区别于栈一，栈二不再对返回错误做一个转换，而是直接返回了 ErrNoCachedConn 错误，并且 roundTrip 的错误处理流程中也特殊处理了本类错误。如果检测 http2isnoCachedConnError 返回true，则连接池会移除该异常连接。

一切都那么的合乎情理，那么问题是如何发生的呢？这里问题就发生在 http2isnoCachedConnError：

// file: net/http/h2_bundle.go:L6922~6928
// isNoCachedConnError reports whether err is of type noCachedConnError
// or its equivalent renamed type in net/http2's h2_bundle.go. Both types
// may coexist in the same running program.
func http2isNoCachedConnError(err error) bool {
   _, ok := err.(interface{ IsHTTP2NoCachedConnError() })
   return ok
}

如果 err 对象实现了匿名接口 (仅定义了一个函数 IsHTTP2NoCachedConnError)，那么返回true，否则返回false。

那么，getClientConn 返回的错误类型实现了该接口吗？很显然：没有。

1 2	// file: vendor/golang.org/x/net/http2/transport.go:L301 var ErrNoCachedConn = errors.New("http2: no cached connection was available")

至此，问题发生的原因已基本定位清楚。

解决方案

既然问题是由于 getClientConn 返回的错误类型 ErrNoCachedConn 没有实现 IsHTTP2NoCachedConnError 函数引起，那么其修复策略自然是：修改返回错误类型，并实现该接口函数。

注意，由于该部分代码是我们引用的外部代码库的内容，我们检查最新的 golang.org/x/net 代码发现，问题早在2018年1月份就已被修复。。。具体参见：golang.org/x/net修复方案。

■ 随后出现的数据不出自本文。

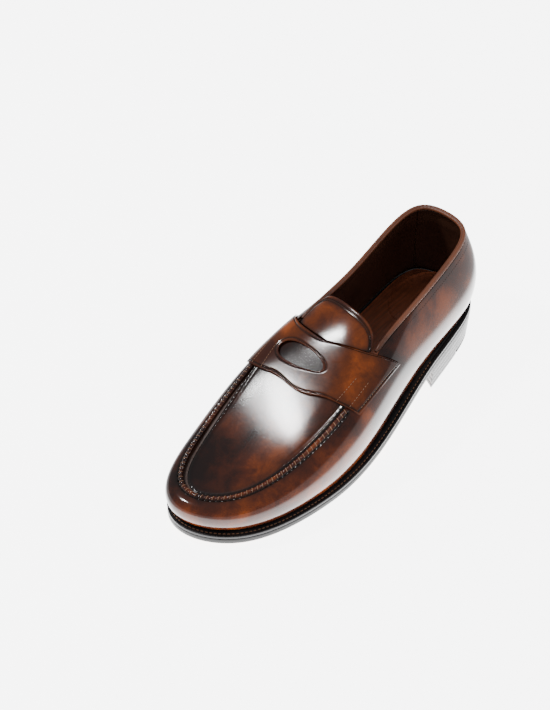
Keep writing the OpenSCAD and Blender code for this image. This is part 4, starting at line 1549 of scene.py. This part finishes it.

// noCachedConnError is the concrete type of ErrNoCachedConn, which
// needs to be detected by net/http regardless of whether it's its
// bundled version (in h2_bundle.go with a rewritten type name) or
// from a user's x/net/http2. As such, as it has a unique method name
// (IsHTTP2NoCachedConnError) that net/http sniffs for via func
// isNoCachedConnError.
type noCachedConnError struct{}

func (noCachedConnError) IsHTTP2NoCachedConnError() {}
func (noCachedConnError) Error() string             { return "http2: no cached connection was available" }

// isNoCachedConnError reports whether err is of type noCachedConnError
// or its equivalent renamed type in net/http2's h2_bundle.go. Both types
// may coexist in the same running program.
func isNoCachedConnError(err error) bool {
	_, ok := err.(interface{ IsHTTP2NoCachedConnError() })
	return ok
}

var ErrNoCachedConn error = noCachedConnError{}

而我们线上使用的版本仍然为：1c05540f6。

因此，我们的修复策略变得更为简单，升级vendor中的依赖库版本即可。

目前，线上notifier服务已升级依赖版本，全量上线所有机房。并且也已验证kube-apiserver重启，不会导致notifier服务异常。